Thursday, December 12, 2013

The Final Days 5

On page 156 of The Final Days, Bob Woodward and Carl Bernstein say that House Minority Leader John Rhodes “thought that the President’s aloofness showed strength.”

My tendency to be rather aloof has turned people off from me, but is there a way in which people have seen it as an asset in me rather than a liability?  Perhaps some have admired me because I did not seem to care about what other people thought.

Well, this could have happened, at times.  Of course, my problem is that I actually care too much about what other people think, and that’s why I’m nervous in social situations.  I doubt that people see me as the strong, silent type when I am nervous and timid as I talk with them, or when I appear clingy in my desperate attempts to forms contacts with people.
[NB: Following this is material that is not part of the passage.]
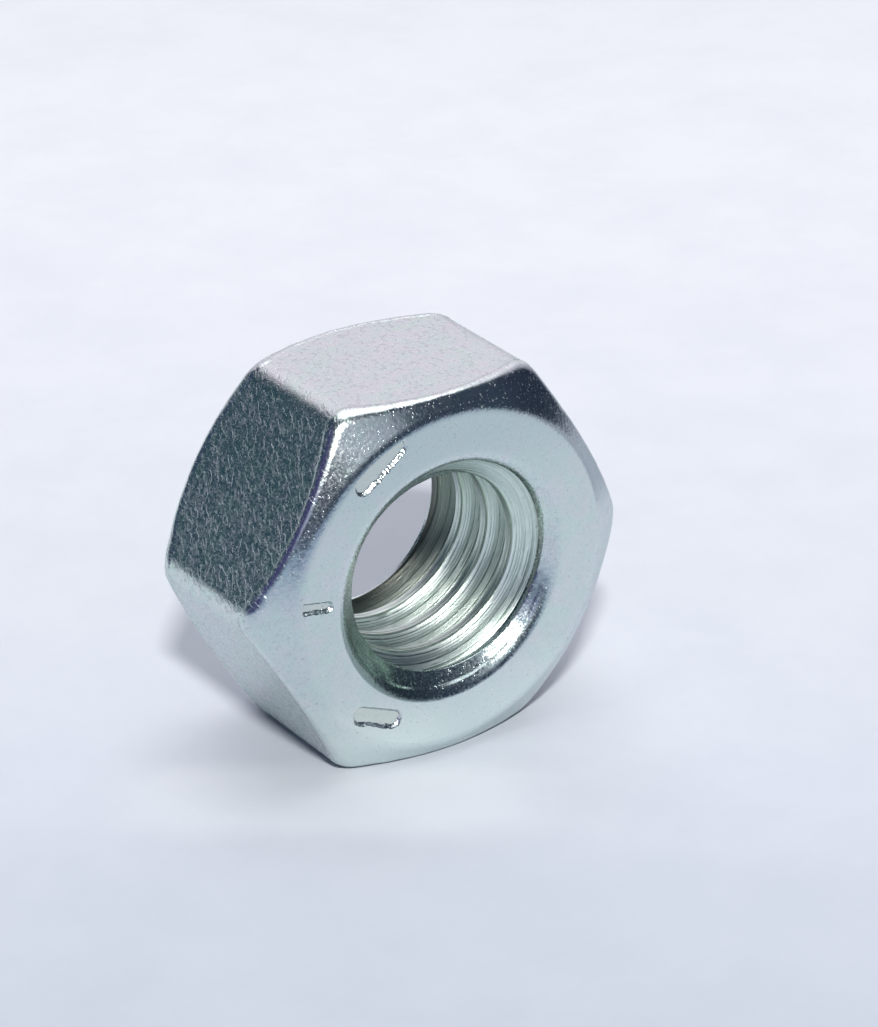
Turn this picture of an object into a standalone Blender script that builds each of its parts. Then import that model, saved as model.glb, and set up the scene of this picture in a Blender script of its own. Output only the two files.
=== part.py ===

My understanding is that Nixon, on some level, was deliberately aloof, since he thought that this was suitable for the dignity of his office.  And yet, I have also read that he wanted to be loved, and this would be consistent with seeing him as one who wanted to have social skills so that he could receive the love that he craved, yet he tried to make due with lacking them.  But I have also read that Nixon saw socializing as a waste of time, that he thought his time was better spent reading books and learning.  So was his issue that he did not want to socialize, rather than that he wanted to but lacked the skills to do so?  Perhaps it’s a combination of all of these.